Conflicting statements
National Capital Region police chief Supt. Oscar Albayalde subsequently announced the relief of MPD Station 1 commander S/Supt. Robert Domingo and 12 members of the station’s Drug Enforcement Unit headed by S/Insp. Edwin Fuggan. He vowed a thorough investigation by the PNP Internal Affairs Service.
The policemen would tell De la Rosa the detainees had not been abused, contrary to earlier claims made before media and the CHR that they were tortured. A detained couple said they were held for eight days without an inquest, but Albayalde said they were arrested the day the CHR visited the station.
Domingo said the 12 detainees were temporarily held at the DEU office because their arrest papers had not been completed and they could not join the other inmates in the detention facility until they undergo inquest proceedings.
He cited the case of his predecessor, Supt. Redento Ulsano, who was relieved as station commander for detaining drug suspects who had been inquested and were awaiting transfer to the city jail.
“We only have one computer. We have very limited resources. The MPD Station 1 – a building that was formerly occupied by a Department of Public Works and Highways satellite office – has a detention facility that can only accommodate 40 males and 10 females, but there are currently more than 70 males and 15 females being held in the facility who take turns sitting down and sleep in shifts,” Domingo said. Hence, the move to separate those who had just been arrested.

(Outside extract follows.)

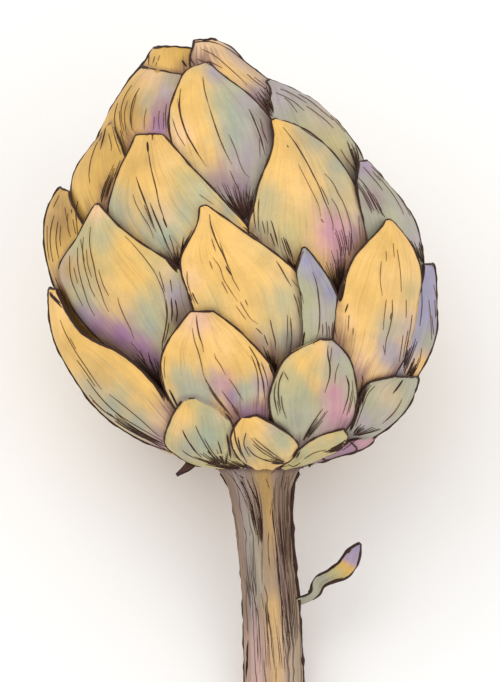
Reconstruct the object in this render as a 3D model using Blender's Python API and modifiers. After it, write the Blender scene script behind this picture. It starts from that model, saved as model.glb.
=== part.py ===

He also justified the delay in processing the inmates, saying, April 27 and 28 were nonworking holidays in Manila because of the ASEAN 2017 Summit.

Human rights commission
The CHR has been one of the staunchest critics of the Duterte administration’s bloody war against drugs and has asked President Duterte to include the agency and other human rights advocates in conducting the revived campaign against illegal drugs.
CHR chairman Luis Manuel Gascon, however, clarified that his agency has no authority to file charges against the policemen involved in the controversy, saying only the Office of the Ombudsman or the Department of Justice can do so.
Gascon said De la Rosa’s defense of Domingo and his men encourages a “climate of impunity” in the country.
“It is prudent that in matters that may involve malfeasance or misconduct by public officials, particularly when these affect fundamental human rights, as in this case, that their superiors refrain (from) making statements that appear to be condoning (the) same,” he said.
Gascon added that De la Rosa should not have justified the existence of the hidden jail as a measure to address the problem of jail congestion. He also welcomed De la Rosa’s call for the CHR to audit all detention places outside and inside Metro Manila amid fears that the Tondo secret jail is no exception.
The secret jail cell highlights the long-running problem of jail congestion. The Senate inquiry on the matter should focus on alternative solutions to this serious problem. I personally think the inhuman conditions inside our jails is a greater violation of human rights than the delay in the inquest proceedings. A crowded city jail is expected, but the condition of the Tondo jail, where inmates sleep in shifts and take turns sitting down because there is simply not enough space, is replicated throughout the metropolis.